The other end of the spectrum is this area of earthships, converted vans, living off grid, yurts, cabins, shacks, couch surfing and so on — lifestyles that are very cheap monetarily, but perhaps expensive in other resources like time, effort, comfort and so on.

It’s harder to find good reference for these stats, but from some cursory searching it seems like most people buy their vans between $3k and $10k and outfitting them is another couple thousand. It’s also hard to put a price on this stuff: the thrifty lifestyle here is often freecycling wood scraps and whatnot in such a way that a camper conversion could be dirt cheap.

So let’s call it $15k in the end. 3% of the house cost. Just over half of one year out of the 30 year mortgage and you’re done.

You can see why this is attractive to people.

But, indeed, you give up amenities: you’re living in 60 square feet, you don’t have a toilet or shower or storage. Your kitchen is basic, you might only have a tiny fridge and perhaps no freezer. You have to be constantly moving lest you wake up with a security guard tapping on your window. The rest is easy enough: lights, wifi and a bed, a small desk with a laptop. Jetstove ramen.

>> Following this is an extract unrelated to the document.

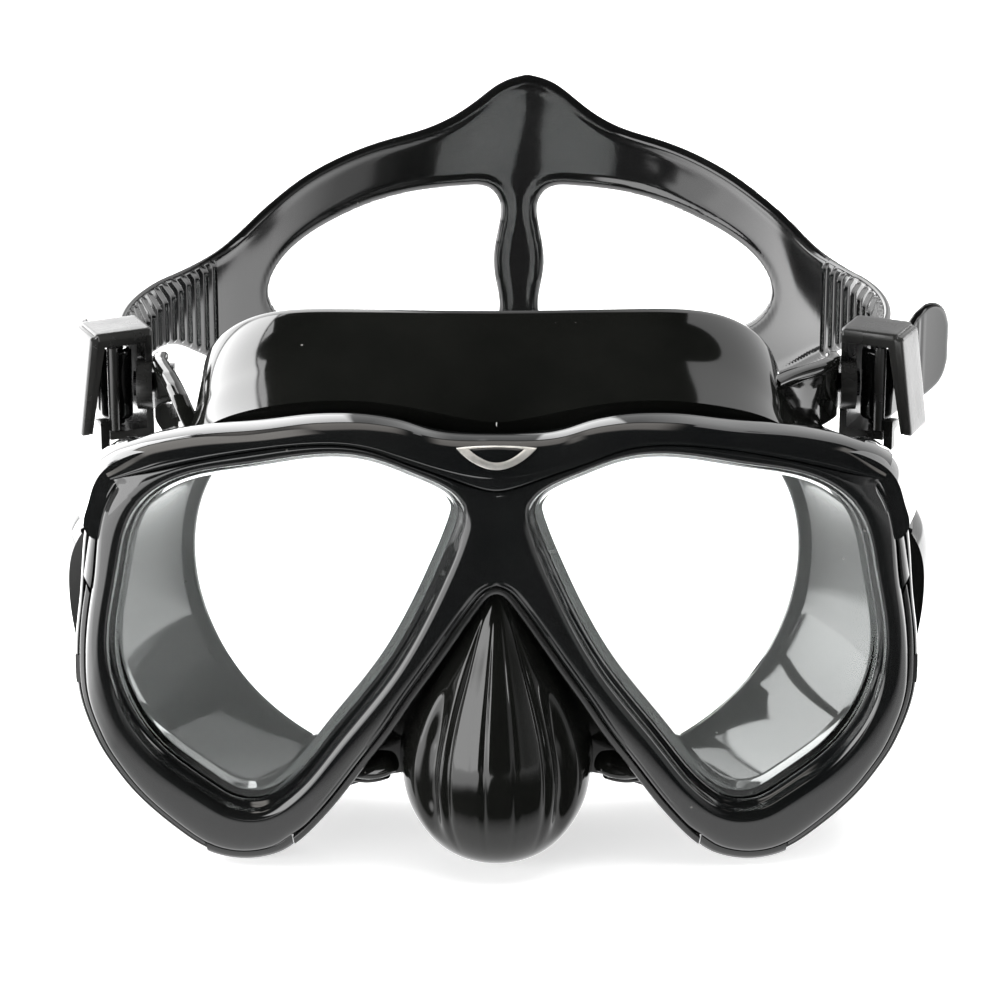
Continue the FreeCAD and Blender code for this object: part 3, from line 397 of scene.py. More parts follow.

I would bring up aspects like maintenance and insurance and fuel, but given the proportionately expensive bills and repairing a house every year I would expect they’re probably about even. Only the renters come out ahead. That, and homeowners usually own multiple cars anyway, so probably already paying those vehicle costs (and perhaps multiples thereof).

So when we frame it like this, we’re essentially paying $485k out of $500k for running water. For a toilet and shower and a better kitchen (though, I’ve been watching a lot of cooking shows and I’d argue there’s a heck of a lot you can do with just a really nice induction hotplate)

Hypothetically, if you use your toilet three times a day, 365 days a year, that’s roughly $15 each time you flush. If you shower once a day + flush three times, that brings it down to $11 per use.

Imagine if your bathroom had a vending machine style slot, and you were feeding it tenners every time you wanted to use anything.

Now, of course this is the most ridiculous example we can stretch the math to: there’s other advantages to having a house you can stand up and walk around in. For me as a single guy it’s easy to say my living space is basically a bed, a desk, a kitchen and a bathroom. I don’t have to raise kids or store christmas trees or have different bedrooms for people or have a huge fridge full of food, or a dining room that seats 20 for Thanksgiving dinner.

Keeping myself alive and comfortable is relatively easy, and that’s a contextual thing certainly. This isn’t a denouncement of anyone’s lifestyle.

But I do think there’s room in the middle of those zones. I don’t know if it’s tiny houses, I don’t know if it’s prefab manufacturing or better designed residential architecture that prioritizes space towards what people actually use it for. The truth is, and this comes back to my millennial architecture posts, lifestyles are changing: we’re increasingly single, with fewer kids and less time spent at home vs. out in restaurants and parks and such. The nuclear family housing designs don’t often apply to us, and it’s no wonder we don’t have much interest in bending over backwards to indebt ourselves for them — they’re wrong for us on every level.

Or even, if your goal was the same: having that exact identical house. If you’re working for 120 000 hours to get it, and that house took 1200 man-hours to build, that’s just 1%. Even if you were completely unskilled and had to stumble through youtube tutorials (or heck: go to tradeschool for a few years) and it took you 10x that long, you’re still 90% ahead of the mortgage.

Like, obviously there’s reasons we don’t just go around building ourselves houses, but at a sheer time level it would pay huge returns to do it that way. Plus, you could do custom things exactly how you wanted them, which goes to the point above about design priorities.

I don’t know. If you’ve been following my writing for a long time you’ve heard these thoughts swirling around for years.

It seems preposterous to me that we continue to abide these status quo deals when they don’t seem to even make financial sense. Usually when you ask why things are the way they are, you follow the money and come to some sort of uneasy end point where it justifies itself somehow. You might not like it, but there’s reasons for the cost to exist in that way. There’s fees to any convenience, sure, but the margins here are enormous.

I’m not saying I’m angling to buy myself a van any time soon — that’s an extreme end of the spectrum I can only lean towards but not fully commit to — but there does feels like there should be something in between.

Next time you turn the handle on your shower or oven or basement storage space, every time you use a dining room or a walk-in closet or a microwave, feel the price of that action. If everything you did made a little cash register ca-ching sound and charged you: I simply ask, which are worth it?